The far majority of my classmates failed to gather sufficient assets and had to leave the business. I was one of them as I did not have any significant selling attribute about me that made me stand out. One of the IAs from my class who had sufficient assets and survived was a former Financial Planner, who already had a book of clients. In the bank branches, there are Financial Planners. These people are not licensed to sell stock. Therefore, they sell mainly mutual funds. These Financial Planners get the benefit of receiving referrals from the tellers. Anytime, a customer asks about investments, the tellers refer them to the branch’s financial planner. Referrals are very important in getting assets.
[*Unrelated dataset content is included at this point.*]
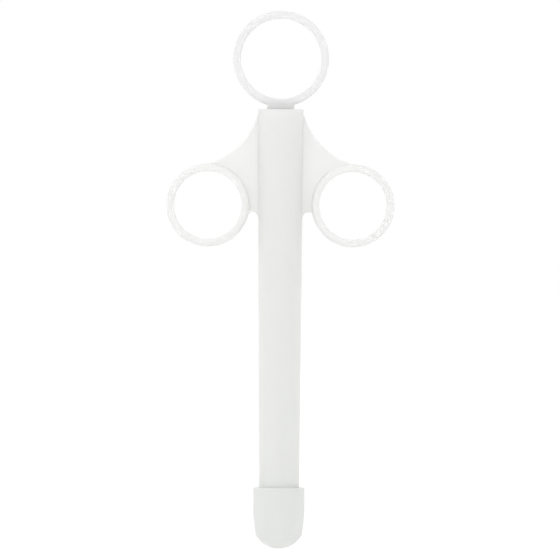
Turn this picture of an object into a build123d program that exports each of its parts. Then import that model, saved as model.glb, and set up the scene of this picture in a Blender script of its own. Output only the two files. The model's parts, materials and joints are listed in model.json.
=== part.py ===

Therefore, Financial Planners have a higher chance of success at being an IA, because they have already accumulated a book of clients that they can bring with them when they transition to Wealth Management. If you are thinking of becoming an IA and the top 3 “secrets to success” are not options for you, then I recommend that you start as a Financial Planner.

Note to potential clients of IAs who were Financial Planners:  Starting salaries of Financial Planners are low.  Consequently, Financial Planners tend to be less educated or may not be educated in business at all.  There may be exceptions, but people who started their careers as Financial Planners cannot pick stocks.

There is one significant value of IAs. They keep the clients invested and tell them to not panic and jump out every time there is a correction. Unless you are able to jump out at the beginning of a bear market, then jumping out is one of the worst things you can do to your portfolio. Most of the time, this results in selling low and buying high. I don’t know if the IAs know this but I would assume that most do. However, the main motivation for IAs to tell the clients to stay strapped in, is to keep the client’s assets, from which they make their fees. The unintended or intended consequence of this is that this can provide significantly more value to the clients than the fees that they pay to the IAs.